— Begin Data lines —

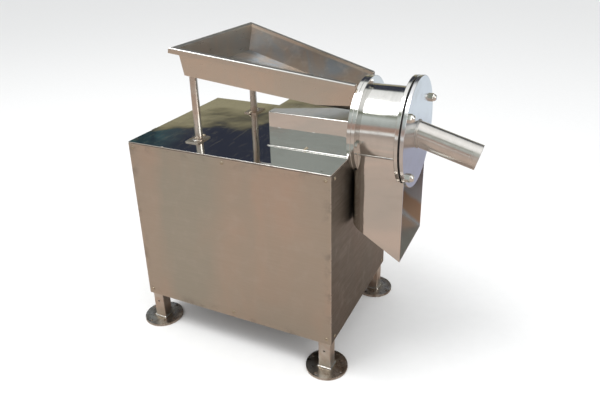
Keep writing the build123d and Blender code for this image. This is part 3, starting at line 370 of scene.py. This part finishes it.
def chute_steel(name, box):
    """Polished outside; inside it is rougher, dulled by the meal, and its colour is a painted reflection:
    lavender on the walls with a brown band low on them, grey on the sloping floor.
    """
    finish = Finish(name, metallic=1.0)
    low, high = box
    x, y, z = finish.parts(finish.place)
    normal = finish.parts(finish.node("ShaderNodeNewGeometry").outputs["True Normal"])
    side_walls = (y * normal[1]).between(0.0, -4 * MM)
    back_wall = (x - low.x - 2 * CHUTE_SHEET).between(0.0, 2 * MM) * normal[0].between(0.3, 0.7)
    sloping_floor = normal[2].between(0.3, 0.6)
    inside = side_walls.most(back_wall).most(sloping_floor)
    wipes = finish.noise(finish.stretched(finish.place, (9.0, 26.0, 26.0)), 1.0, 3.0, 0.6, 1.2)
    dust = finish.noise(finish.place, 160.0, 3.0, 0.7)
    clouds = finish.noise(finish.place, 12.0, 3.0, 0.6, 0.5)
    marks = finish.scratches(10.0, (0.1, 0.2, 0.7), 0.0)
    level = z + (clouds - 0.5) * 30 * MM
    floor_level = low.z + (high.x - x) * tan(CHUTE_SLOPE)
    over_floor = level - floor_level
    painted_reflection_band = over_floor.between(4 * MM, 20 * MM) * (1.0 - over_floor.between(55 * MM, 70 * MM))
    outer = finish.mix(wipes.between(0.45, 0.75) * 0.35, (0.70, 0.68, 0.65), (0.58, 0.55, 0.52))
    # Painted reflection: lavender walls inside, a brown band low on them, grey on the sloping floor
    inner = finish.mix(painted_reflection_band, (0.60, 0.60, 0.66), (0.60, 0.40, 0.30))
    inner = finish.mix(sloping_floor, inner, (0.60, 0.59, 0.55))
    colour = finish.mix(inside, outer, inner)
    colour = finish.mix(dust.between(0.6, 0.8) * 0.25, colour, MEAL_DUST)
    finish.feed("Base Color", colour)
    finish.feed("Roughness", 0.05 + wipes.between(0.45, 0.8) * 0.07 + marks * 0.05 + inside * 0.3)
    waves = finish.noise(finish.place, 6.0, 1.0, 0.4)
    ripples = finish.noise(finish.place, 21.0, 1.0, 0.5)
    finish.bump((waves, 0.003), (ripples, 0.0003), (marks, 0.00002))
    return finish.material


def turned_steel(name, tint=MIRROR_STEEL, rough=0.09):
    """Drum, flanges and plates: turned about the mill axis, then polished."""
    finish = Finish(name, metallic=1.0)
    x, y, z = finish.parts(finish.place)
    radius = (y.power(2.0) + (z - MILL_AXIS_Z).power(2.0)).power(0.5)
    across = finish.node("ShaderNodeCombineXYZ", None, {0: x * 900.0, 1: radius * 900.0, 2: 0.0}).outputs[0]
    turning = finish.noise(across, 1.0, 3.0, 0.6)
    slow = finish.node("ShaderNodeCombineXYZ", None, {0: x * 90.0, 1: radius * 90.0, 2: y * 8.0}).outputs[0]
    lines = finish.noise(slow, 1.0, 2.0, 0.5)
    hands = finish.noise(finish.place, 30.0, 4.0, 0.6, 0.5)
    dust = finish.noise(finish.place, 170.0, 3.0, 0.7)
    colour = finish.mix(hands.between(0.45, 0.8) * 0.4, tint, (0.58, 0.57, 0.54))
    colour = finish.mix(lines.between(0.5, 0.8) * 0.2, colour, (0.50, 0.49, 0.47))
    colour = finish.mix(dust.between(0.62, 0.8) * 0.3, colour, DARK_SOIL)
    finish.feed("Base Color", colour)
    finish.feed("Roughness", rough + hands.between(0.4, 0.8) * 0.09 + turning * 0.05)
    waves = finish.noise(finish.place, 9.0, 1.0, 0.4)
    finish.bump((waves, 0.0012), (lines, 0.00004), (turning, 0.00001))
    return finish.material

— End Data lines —

▸ Written exercise
Take the listing above and set it down exactly.

▸ Solution to this problem
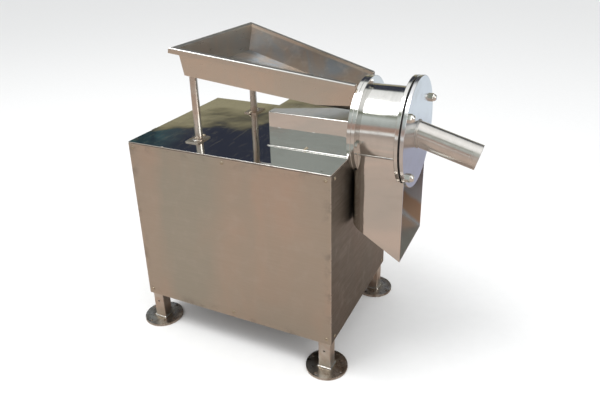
Keep writing the build123d and Blender code for this image. This is part 3, starting at line 370 of scene.py. This part finishes it.
def chute_steel(name, box):
    """Polished outside; inside it is rougher, dulled by the meal, and its colour is a painted reflection:
    lavender on the walls with a brown band low on them, grey on the sloping floor.
    """
    finish = Finish(name, metallic=1.0)
    low, high = box
    x, y, z = finish.parts(finish.place)
    normal = finish.parts(finish.node("ShaderNodeNewGeometry").outputs["True Normal"])
    side_walls = (y * normal[1]).between(0.0, -4 * MM)
    back_wall = (x - low.x - 2 * CHUTE_SHEET).between(0.0, 2 * MM) * normal[0].between(0.3, 0.7)
    sloping_floor = normal[2].between(0.3, 0.6)
    inside = side_walls.most(back_wall).most(sloping_floor)
    wipes = finish.noise(finish.stretched(finish.place, (9.0, 26.0, 26.0)), 1.0, 3.0, 0.6, 1.2)
    dust = finish.noise(finish.place, 160.0, 3.0, 0.7)
    clouds = finish.noise(finish.place, 12.0, 3.0, 0.6, 0.5)
    marks = finish.scratches(10.0, (0.1, 0.2, 0.7), 0.0)
    level = z + (clouds - 0.5) * 30 * MM
    floor_level = low.z + (high.x - x) * tan(CHUTE_SLOPE)
    over_floor = level - floor_level
    painted_reflection_band = over_floor.between(4 * MM, 20 * MM) * (1.0 - over_floor.between(55 * MM, 70 * MM))
    outer = finish.mix(wipes.between(0.45, 0.75) * 0.35, (0.70, 0.68, 0.65), (0.58, 0.55, 0.52))
    # Painted reflection: lavender walls inside, a brown band low on them, grey on the sloping floor
    inner = finish.mix(painted_reflection_band, (0.60, 0.60, 0.66), (0.60, 0.40, 0.30))
    inner = finish.mix(sloping_floor, inner, (0.60, 0.59, 0.55))
    colour = finish.mix(inside, outer, inner)
    colour = finish.mix(dust.between(0.6, 0.8) * 0.25, colour, MEAL_DUST)
    finish.feed("Base Color", colour)
    finish.feed("Roughness", 0.05 + wipes.between(0.45, 0.8) * 0.07 + marks * 0.05 + inside * 0.3)
    waves = finish.noise(finish.place, 6.0, 1.0, 0.4)
    ripples = finish.noise(finish.place, 21.0, 1.0, 0.5)
    finish.bump((waves, 0.003), (ripples, 0.0003), (marks, 0.00002))
    return finish.material


def turned_steel(name, tint=MIRROR_STEEL, rough=0.09):
    """Drum, flanges and plates: turned about the mill axis, then polished."""
    finish = Finish(name, metallic=1.0)
    x, y, z = finish.parts(finish.place)
    radius = (y.power(2.0) + (z - MILL_AXIS_Z).power(2.0)).power(0.5)
    across = finish.node("ShaderNodeCombineXYZ", None, {0: x * 900.0, 1: radius * 900.0, 2: 0.0}).outputs[0]
    turning = finish.noise(across, 1.0, 3.0, 0.6)
    slow = finish.node("ShaderNodeCombineXYZ", None, {0: x * 90.0, 1: radius * 90.0, 2: y * 8.0}).outputs[0]
    lines = finish.noise(slow, 1.0, 2.0, 0.5)
    hands = finish.noise(finish.place, 30.0, 4.0, 0.6, 0.5)
    dust = finish.noise(finish.place, 170.0, 3.0, 0.7)
    colour = finish.mix(hands.between(0.45, 0.8) * 0.4, tint, (0.58, 0.57, 0.54))
    colour = finish.mix(lines.between(0.5, 0.8) * 0.2, colour, (0.50, 0.49, 0.47))
    colour = finish.mix(dust.between(0.62, 0.8) * 0.3, colour, DARK_SOIL)
    finish.feed("Base Color", colour)
    finish.feed("Roughness", rough + hands.between(0.4, 0.8) * 0.09 + turning * 0.05)
    waves = finish.noise(finish.place, 9.0, 1.0, 0.4)
    finish.bump((waves, 0.0012), (lines, 0.00004), (turning, 0.00001))
    return finish.material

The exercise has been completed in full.